For most of its history, the Supreme Court had no formal ethics code, unlike lower-court judges, and resisted pressure to adopt one for itself. For constitutional reasons, it is difficult to impose enforceable rules on the justices, who have life tenure and answer only to themselves on ethical matters like whether to recuse from cases.

The death of Justice Antonin Scalia in 2016 during a free stay at a Texas businessperson’s hunting lodge brought attention to the more than 250 privately funded trips he had accepted over a 10-year period, many to luxurious destinations.

In March 2023, the Judicial Conference of the United States, the policymaking body for the federal courts, adopted rules to clarify what counts as “personal hospitality” that judges need not reveal on judicial disclosure forms. They explicitly required judges to disclose certain free travel by private jet and stays at commercial hotels, resorts and hunting lodges.

But the Supreme Court did not consider those rules binding on itself, and there was no clear way to enforce them on justices. And critics said the conference has still defined the personal hospitality exemption in a way that gives judges and justices too much latitude to keep other gifts of luxury vacations hidden.

Soon after, a series of reports from ProPublica revealed the extent of undisclosed gifts to Thomas by Crow and financial arrangements between them. Among them were lavish trips and Crow’s paying the private school tuition for a relative Thomas had raised like a son.

That November, the Supreme Court for the first time adopted a binding ethics code, although critics said it remained toothless and had significant gaps.

Democrats on the Senate Judiciary Committee were investigating ethics at the Supreme Court while pushing a bill to impose a tighter ethics code on the court, sponsored by Sen. Sheldon Whitehouse, D-R.I. Republicans largely resisted, defending Thomas and portraying the broader effort as nothing more than a bid by liberals to delegitimize the rulings of the conservative-controlled court.

In June, Democrats had brought to light three other previously undisclosed gifts of private jet travel to Thomas from Crow.

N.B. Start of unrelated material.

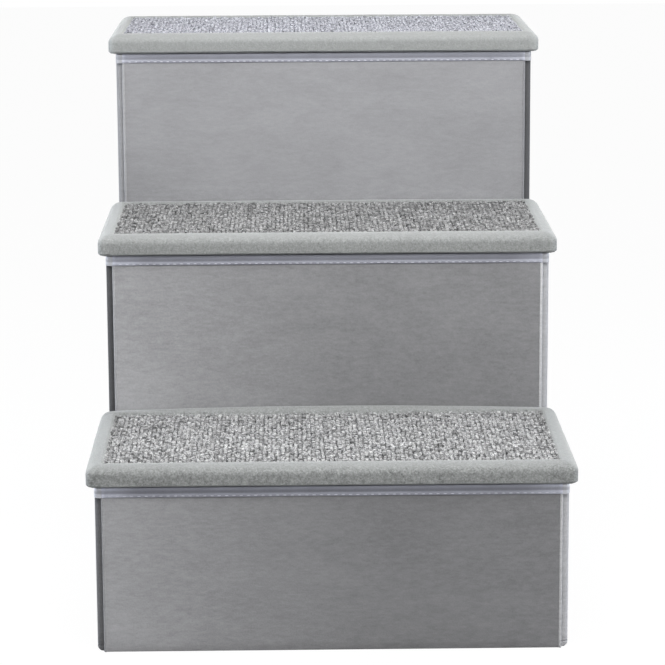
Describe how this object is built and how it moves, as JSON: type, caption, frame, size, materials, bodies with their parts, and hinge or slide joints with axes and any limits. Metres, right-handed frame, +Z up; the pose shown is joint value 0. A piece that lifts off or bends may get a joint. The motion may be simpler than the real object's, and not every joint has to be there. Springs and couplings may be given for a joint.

The report reprised those as well as other episodes that have attracted ethics-related controversy, including the decisions by Thomas and Alito not to recuse themselves from cases involving the attempt by former President Donald Trump and his supporters to overturn his loss of the 2020 election.

Text messages have shown that Thomas’ wife, a conservative activist, helped shape the legal effort to overturn the election. An upside-down flag associated with supporting that so-called Stop the Steal movement had been displayed at the time at Alito’s home — a decision he attributed to his own wife.

The release of the report is most likely the end of Democrats’ efforts for now given that next month, Republicans will take control of the Senate.

Still, Sen. Dick Durbin, D-Ill., the chair of the Judiciary Committee, said there was a need for a continued push for “a legislative solution to this crisis to restore trust in the highest court.”

“Whether failing to disclose lavish gifts or failing to recuse from cases with apparent conflicts of interest,” Durbin said in a statement, “it’s clear that the justices are losing the trust of the American people at the hands of a gaggle of fawning billionaires.”